The Jacksonians, Mead said, are individualist, suspicious of federal power, distrustful of foreign entanglement, opposed to taxation but supportive of government spending on the middle class, devoted to the Second Amendment, desire recognition, valorize military service, and believe in the hero who shapes his own destiny. Jacksonians are anti-monopolistic. They oppose special privileges and offices. “There are no necessary evils in government,” Jackson wrote in his veto message in 1832. “Its evils exist only in its abuses.”
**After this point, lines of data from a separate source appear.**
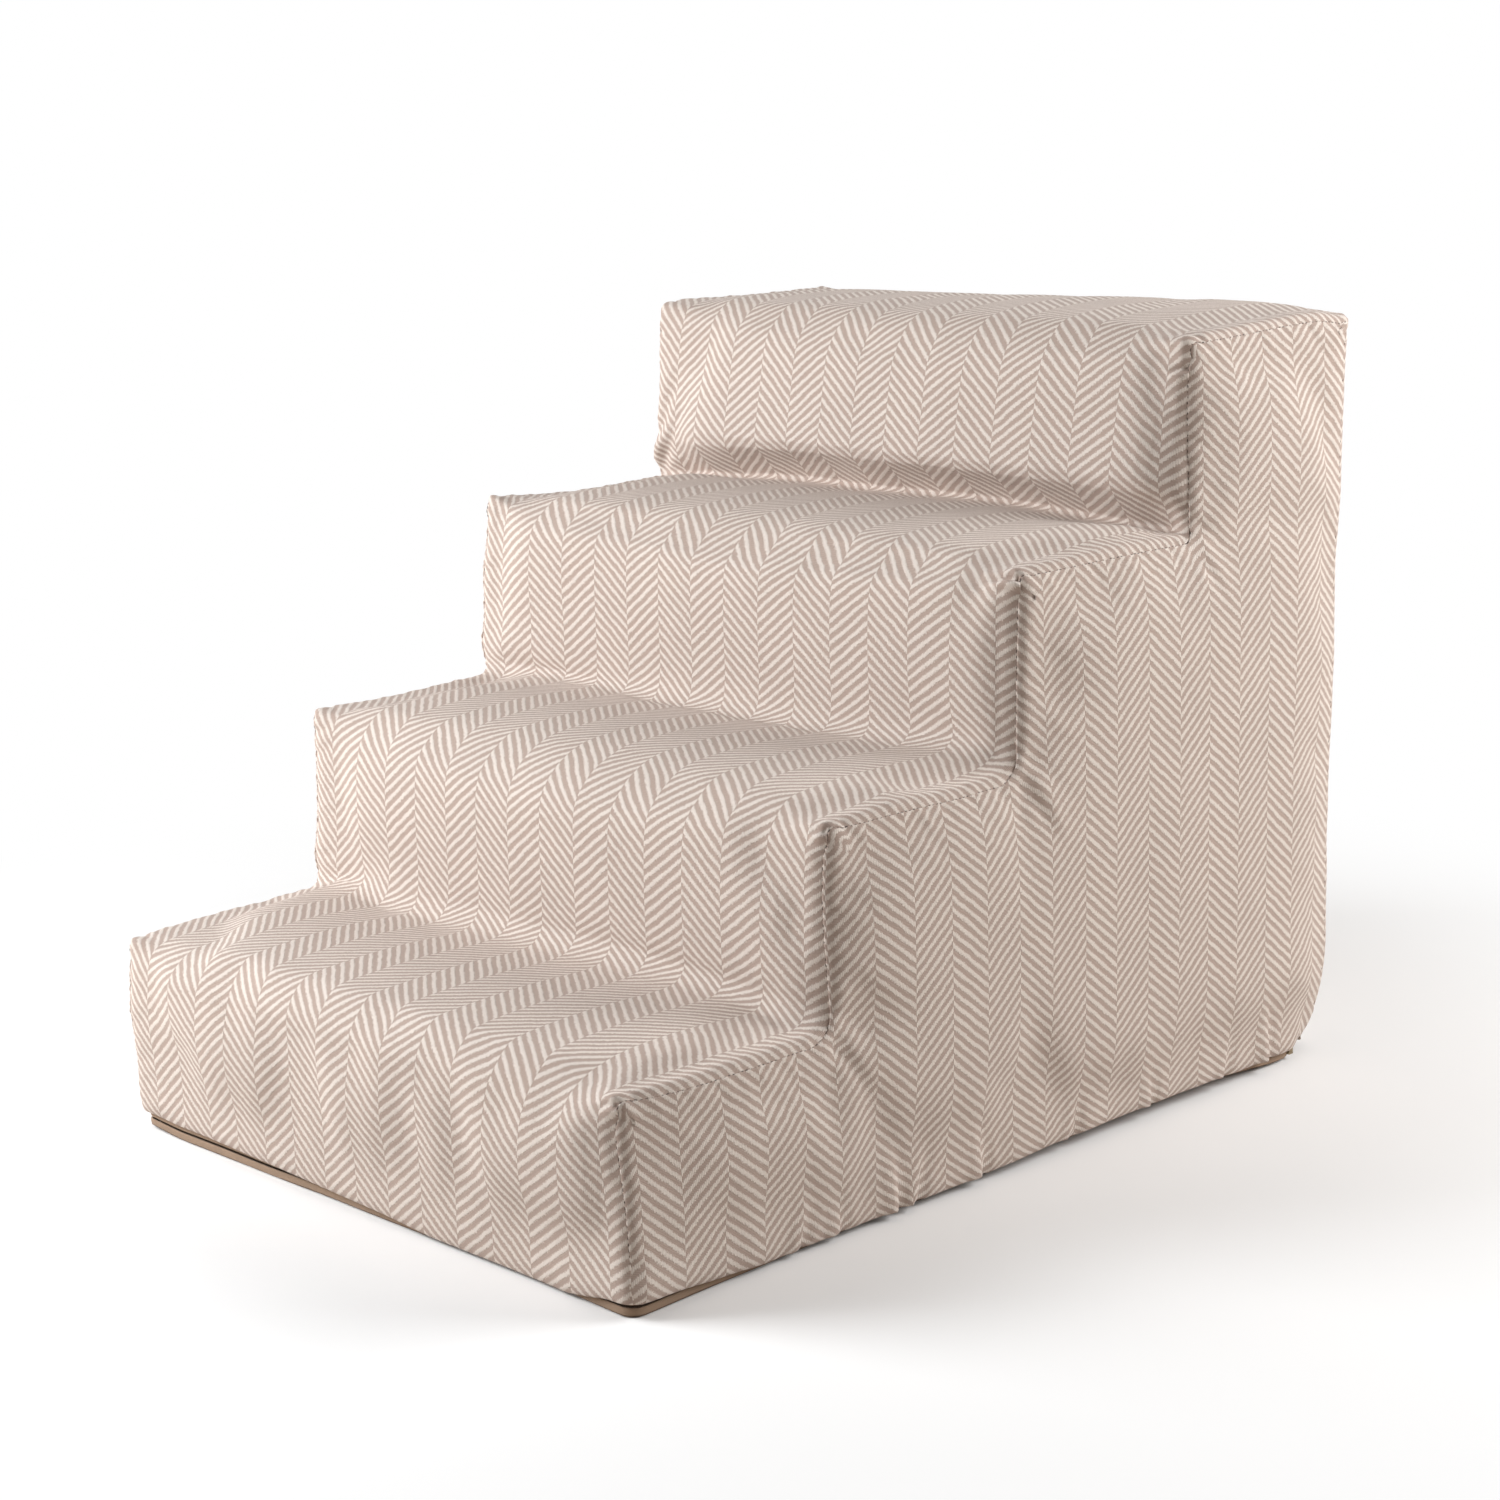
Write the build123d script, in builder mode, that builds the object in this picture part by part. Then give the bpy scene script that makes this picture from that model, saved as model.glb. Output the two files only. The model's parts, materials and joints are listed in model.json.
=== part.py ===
"""Pet stairs: four foam steps in a sewn cloth cover that opens with a zip along its foot.

The steps climb towards +Y, X runs across them and +Z is up. The origin is on the floor,
under the middle of the stairs. Sizes are in millimetres.
"""

import os

from build123d import *

# The foam core, four slabs bonded one on another
step_count = 4
tread_run = 150.0
slab_thickness = 114.3
core_width = 440.0

# The cover's cloth, and how it turns over the foam
cloth = 1.2
ease = 0.3
nose_radius = 20.0
crest_radius = 13.0
cove_radius = 15.0
edge_radius = 7.0

# The sewn seams: a side seam lies just past the rounded edge, on the flat of the side
seam_past_edge = 1.0
seam_gap = 0.9
thread_diameter = 0.7
back_seam_drop = 18.0

# The base cloth and the zip in the recess above it, along the front and both sides
base_cloth = 1.2
zip_recess = 4.5
zip_corner_radius = 9.0
tape_width = 4.2
tape_thickness = 0.6
tape_gap = 1.0
row_width = 2.1
row_depth = 2.2
left_park = 40.0
right_park = 40.0

# The zip's slider, which is parked at the back of the left side
slider_length = 10.0
slider_width = 7.0
slider_corner = 1.5
plate_thickness = 1.0
flange_width = 1.05
running_gap = 0.25
channel_gap = 0.3
wedge_length = 2.6
wedge_width = 2.4
wedge_setback = 0.6
neck_width = 0.7
front_stand_off = 1.5

# The crown on the slider, and the pull tab that swings in it
crown_length = 7.0
crown_width = 2.0
crown_thickness = 0.8
crown_foot = 1.2
crown_room = 1.5
crown_corner = 0.7
pull_bar_diameter = 1.0
pull_length = 22.0
pull_width = 5.0
pull_tip_width = 3.6
pull_tip_corner = 1.5
pull_side_room = 0.35
pull_eye_reach = 4.2
grip_length = 7.0
grip_width = 1.6
grip_setback = 3.2

# The stops that end the zip
stop_length = 2.5
stop_wall = 0.5
stop_depth = 1.2
stop_clearance = 0.3
retainer_length = 4.0

# How far a cutting tool runs past what it cuts
overrun = 5.0

# Worked out from the sizes above
wrap = cloth + ease
half_width = core_width / 2 + wrap
stair_depth = step_count * tread_run
front = -stair_depth / 2
back = stair_depth / 2
seam_inset = edge_radius + seam_past_edge
zip_middle = base_cloth + tape_width + tape_gap / 2
band_top = base_cloth + 2 * tape_width + tape_gap
row_face = zip_recess + tape_thickness
row_back = row_face + row_depth
slider_face = zip_recess - running_gap - plate_thickness
inner_plate_face = row_back + channel_gap
slider_back = inner_plate_face + plate_thickness
relief_depth = slider_back + channel_gap
relief_top = band_top + cloth + ease
slider_middle = back - left_park
slider_nose = slider_middle + slider_length / 2
wedge_front = slider_nose - wedge_setback - wedge_length
left_row_end = wedge_front - stop_clearance
right_row_end = back - right_park
pivot_depth = slider_face - crown_room / 2


def tread_level(step):
    """Height of the cloth on a tread, counted from 1 at the front."""
    return base_cloth + step * slab_thickness + wrap


stair_height = tread_level(step_count)
back_seam_level = stair_height - back_seam_drop


def side_outline(inset, foot):
    """Corner points in Y and Z, and their radii, of the stairs' outline seen from the side,
    a given depth inside the cover's outer face and down to a given height."""
    points = [(front + inset, foot)]
    radii = [0]
    for step in range(1, step_count + 1):
        face = front + (step - 1) * tread_run + inset
        top = tread_level(step) - inset
        points.append((face, top))
        radii.append(nose_radius - inset)
        if step < step_count:
            points.append((face + tread_run, top))
            radii.append(cove_radius + inset)
    points.append((back - inset, stair_height - inset))
    radii.append(crest_radius - inset)
    points.append((back - inset, foot))
    radii.append(0)
    return points, radii


def side_prism(inset, foot, left, right):
    """The stairs' outline, run across from one X to another."""
    points, radii = side_outline(inset, foot)
    with BuildPart() as prism:
        with BuildSketch(Plane.YZ.offset(left)):
            with BuildLine():
                FilletPolyline(*points, radius=radii, close=True)
            make_face()
        extrude(amount=right - left)
    return prism.part


def rounded_block(inset, foot):
    """The whole stairs as one block with rounded side edges, a given depth inside the cover."""
    block_half = half_width - inset
    with BuildPart() as block:
        add(side_prism(inset, foot, -block_half, block_half))
        ends = block.faces().filter_by(Axis.X).sort_by(Axis.X)
        rims = ends[0].edges().sort_by(Axis.Z)[1:] + ends[-1].edges().sort_by(Axis.Z)[1:]
        fillet(rims, edge_radius - inset)
    return block.part


def foot_strip(inset, depth, left_end, right_end):
    """Plan of a strip along the left side, the front and the right side, at a depth inside the walls."""
    outer = half_width - inset
    inner = outer - depth
    corner = zip_corner_radius - (inset - zip_recess)
    with BuildSketch() as strip:
        with BuildLine():
            FilletPolyline(
                (-outer, left_end),
                (-outer, front + inset),
                (outer, front + inset),
                (outer, right_end),
                (inner, right_end),
                (inner, front + inset + depth),
                (-inner, front + inset + depth),
                (-inner, left_end),
                radius=[0, corner, corner, 0, 0, corner - depth, corner - depth, 0],
                close=True,
            )
        make_face()
    return strip.sketch


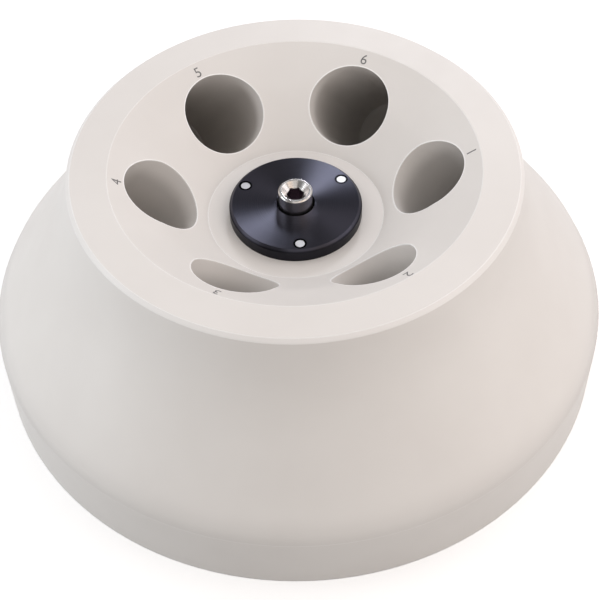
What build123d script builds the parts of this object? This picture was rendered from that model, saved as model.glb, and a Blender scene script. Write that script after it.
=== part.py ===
from build123d import *
from math import cos, radians, sin
import os

# Fixed angle rotor for six 50 ml conical tubes.
# Frame: millimetres, +Z up along the spin axis, origin at the centre of the rest ring's plane.
# Bore 1 lies on +X. Heights are measured up from the rest ring.

# Moulded body
rim_height = 89.4
rim_radius = 80.0
rim_inner_radius = 65.6
rim_outer_edge = 1.3
platform_drop = 25.2
platform_radius = 31.9
funnel_break_radius = 49.5
funnel_break_drop = 10.2
lip_wall_angle = 12.0
lip_wall_reach = 26.0
skirt_angle = 35.3
skirt_reach = 36.0
shoulder_radius = 112.7
shoulder_drop = 61.6
band_height = 23.6
base_radius = 114.8

# Recess under the body, which clears the motor housing
recess_radius = 64.0
recess_depth = 26.0

# Tube bores
tube_count = 6
bore_radius = 15.25
bore_tilt = 40.0
bore_mouth_radius = 48.4
bore_mouth_drop = 13.6
bore_wall_depth = 74.0
bore_depth = 91.0
bore_end_radius = 4.0
bore_cutter_lead = 22.0

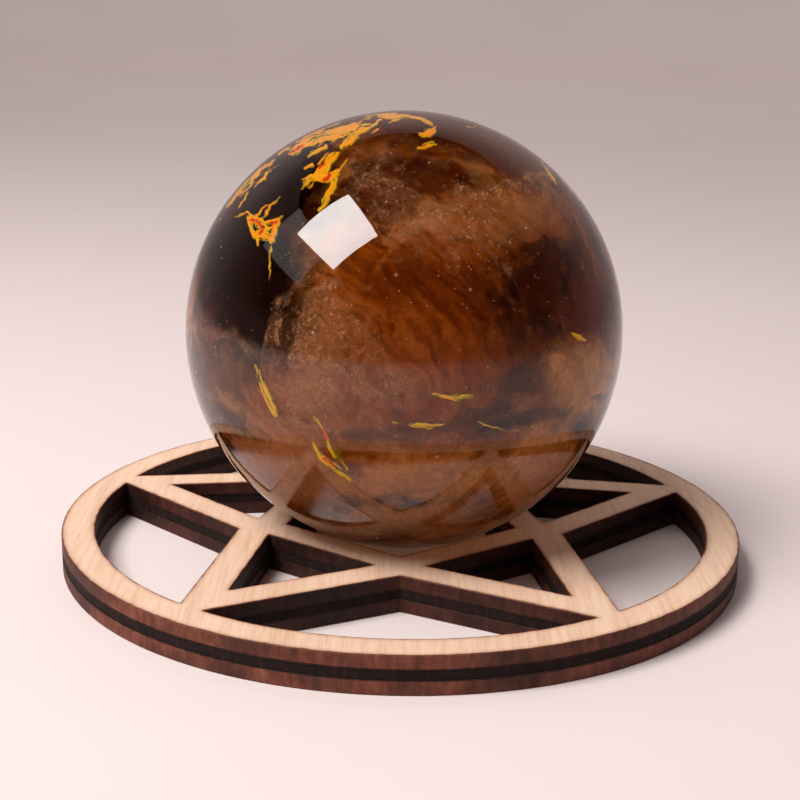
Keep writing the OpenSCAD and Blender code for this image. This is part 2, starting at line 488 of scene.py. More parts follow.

…Reform conservatism began toward the end of George W. Bush’s presidency, with the publication of Yuval Levin’s “Putting Parents First” in The Weekly Standard in 2006 and of Ross Douthat and Reihan Salam’s Grand New Party in 2008. In 2009, Levin founded National Affairs, a quarterly devoted to serious examinations of public policy and political philosophy. Its aim is to nudge the Republican Party to adapt to changing social and economic conditions.

…Where the paleoconservatives distinguish themselves from the other camps is foreign policy. The paleos are noninterventionists who, all things being equal, would prefer that America radically reduce her overseas commitments. Though it’s probably not how he’d describe himself, the foremost paleo is Tucker Carlson, who offers a mix of traditional social values, suspicion of globalization, and noninterventionism every weekday on cable television.

…The Trump era has coincided with the formation of a coterie of writers who say that liberal modernity has become (or perhaps always was) inimical to human flourishing. One way to tell if you are reading a post-liberal is to see what they say about John Locke. If Locke is treated as an important and positive influence on the American founding, then you are dealing with just another American conservative. If Locke is identified as the font of the trans movement and same-sex marriage, then you may have encountered a post-liberal.

The post-liberals say that freedom has become a destructive end-in-itself. Economic freedom has brought about a global system of trade and finance that has outsourced jobs, shifted resources to the metropolitan coasts, and obscured its self-seeking under the veneer of social justice. Personal freedom has ended up in the mainstreaming of pornography, alcohol, drug, and gambling addiction, abortion, single-parent families, and the repression of orthodox religious practice and conscience.

For those keeping score at home, that’s Jacksonians, Reformocons, Paleocons, and Post-Liberal conservatives. None of them are “classical liberals.” History moves on and requires people to choose.